Network Calculus (NetCal) is a collection of mathematical tools based on Min-Plus algebra, which applies to deterministic queuing systems found in communication networks. It is a relatively new field, with the earliest paper on the topic dates are from 1991. There are only two books on the subject, both published after 2000.

It can be used for example to understand and/or develop:

1. the computations for delays used in the IETF guaranteedservice;
2. why re-shaping delays can be ignored in shapers or spacer-controllers;
3. a common model for schedulers;
4. deterministic effective bandwidth.

Netcal has two key advantages:

1. It is a method of calculation, not simulation. Hence the results are obtainable (once the equations can be written down) with much less effort. This avoids dealing with simulation software.
2. Netcal is based on determining a guaranteed bound on worst performance.Although it has been used successfully in understanding the performance of a network as a whole, it has not yet been applied to small scale systems, such as within router. The reasons for this are threefold:
2.1. The tools needed to understand the details of how to model a  router are not yet completely available.

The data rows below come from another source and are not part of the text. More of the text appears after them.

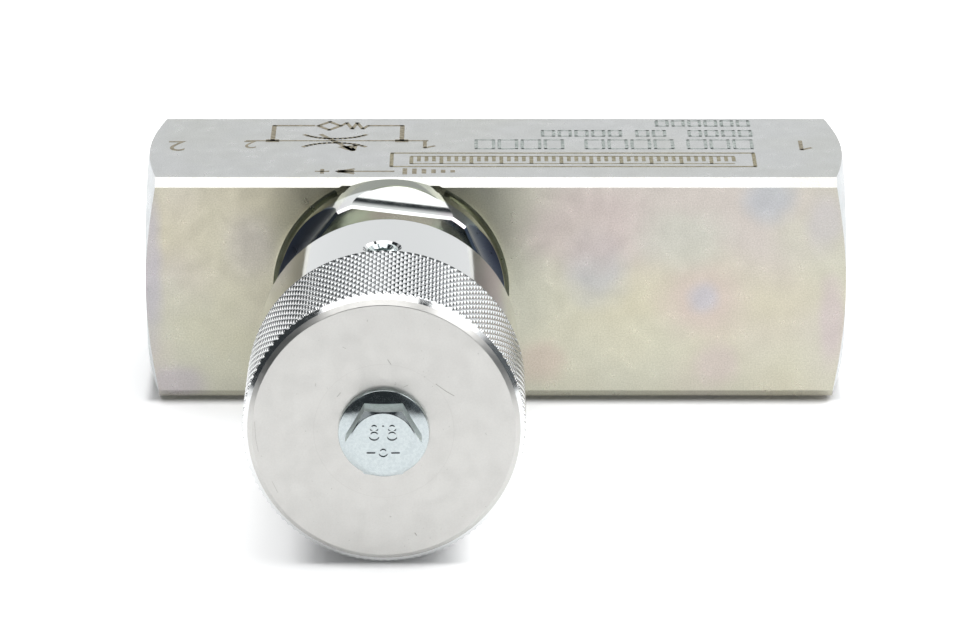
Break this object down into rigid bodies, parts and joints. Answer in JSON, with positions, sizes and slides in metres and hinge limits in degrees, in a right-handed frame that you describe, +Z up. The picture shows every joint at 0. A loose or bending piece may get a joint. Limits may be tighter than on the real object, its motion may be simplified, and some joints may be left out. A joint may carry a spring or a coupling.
{
  "type": "in-line flow control valve",
  "caption": "In-line hydraulic flow control valve: square steel bar body with threaded ports, knurled throttle knob and built-in check valve.",
  "frame": {"origin": "on the body's bottom face (Z = 0), straight under the crossing of the port axis and the knob axis", "axes": "+X along the port axis towards port 1, -Y along the knob axis towards the knob, +Z up out of the marked top face"},
  "size_m": [0.0916, 0.0911, 0.0344],
  "materials": {
    "zinc_plated_steel": "ground and zinc plated with pale yellow passivation",
    "zinc_plated_turned": "turned, bright zinc plated",
    "knob_aluminium": "turned satin, knurled",
    "bolt_zinc": "bright zinc plated",
    "spindle_steel": "ground",
    "spring_steel": "oiled",
    "bush_bronze": "machined",
    "nitrile": "matt",
    "ptfe": "matt",
    "wiper_urethane": "matt",
    "nylon": "matt"
  },
  "bodies": {
    "valve": {"valve_body": "zinc_plated_steel", "bonnet": "zinc_plated_turned", "bonnet_o_ring": "nitrile", "bonnet_backup_ring": "ptfe", "guide_bush": "bush_bronze", "wiper_ring": "wiper_urethane", "check_spring_retainer": "spindle_steel", "check_circlip": "spring_steel", "check_spring": "spring_steel"},
    "throttle_carrier": {"throttle_needle": "spindle_steel", "spindle_o_ring": "nitrile", "spindle_backup_ring": "ptfe"},
    "adjuster": {"spindle": "spindle_steel", "spindle_stop_ring": "spring_steel", "adjusting_knob": "knob_aluminium", "knob_drive_pin": "spindle_steel", "knob_bolt": "bolt_zinc"},
    "lock_pad": {"lock_pad": "nylon"},
    "lock_screw": {"lock_grub_screw": "bolt_zinc"},
    "check_poppet": {"check_poppet": "spindle_steel"}
  },
  "joints": [
    {"name": "throttle_feed", "type": "slide", "parent": "valve", "child": "throttle_carrier", "axis": [0, 1, 0], "range_m": [0, 0.008]},
    {"name": "knob_turn", "type": "hinge", "parent": "throttle_carrier", "child": "adjuster", "pos_m": [0, -0.05, 0.015], "axis": [0, 1, 0], "range_deg": [0, 2880]},
    {"name": "lock_pad_feed", "type": "slide", "parent": "adjuster", "child": "lock_pad", "axis": [0.0297, 0, -0.9996], "range_m": [-0.0007, 0.0003]},
    {"name": "lock_screw_turn", "type": "hinge", "parent": "lock_pad", "child": "lock_screw", "pos_m": [-0.00049, -0.0493, 0.03149], "axis": [0.0297, 0, -0.9996], "range_deg": [-360, 154.3]},
    {"name": "check_open", "type": "slide", "parent": "valve", "child": "check_poppet", "axis": [1, 0, 0], "range_m": [0, 0.004], "stiffness_N_per_m": 500, "springref_m": -0.004, "deforming": ["check_spring"]}
  ],
  "couplings": [
    {"joint": "knob_turn", "follows": "throttle_feed", "rad_per_m": 6283},
    {"joint": "lock_screw_turn", "follows": "lock_pad_feed", "rad_per_m": 8976}
  ]
}
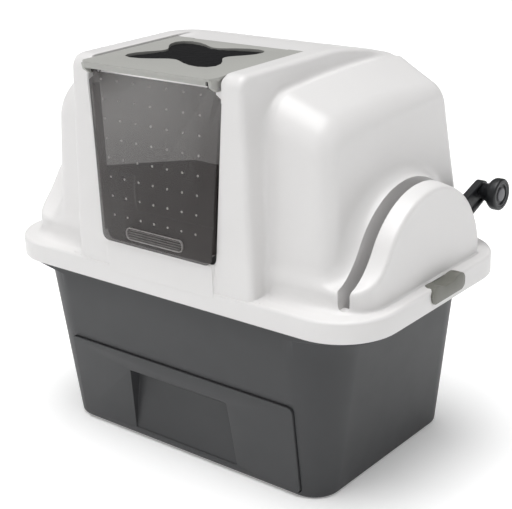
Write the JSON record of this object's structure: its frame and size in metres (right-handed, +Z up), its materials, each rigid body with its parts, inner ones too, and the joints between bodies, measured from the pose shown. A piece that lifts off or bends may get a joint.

For example, there is not currently a systematic way of describing in network calculus terms two processors in tandem with manufacturing blocking between them. This kind of description is necessary in order to model a series of processors handling a packet in sequence.
2.2. The tools that are available are new, and appear to be very abstract. To justify a practitioner's investment of time and effort to understand these tools, a 'proof of concept' is needed.
2.3. The network calculus provides a worst case bound, that may be overly pessimistic in some cases. This implies either that:
i. there is more work needed to be done on the network calculus itself to tighten the bounds obtained by its techniques; OR
ii. the 'worst case' specified is in fact overly pessimistic.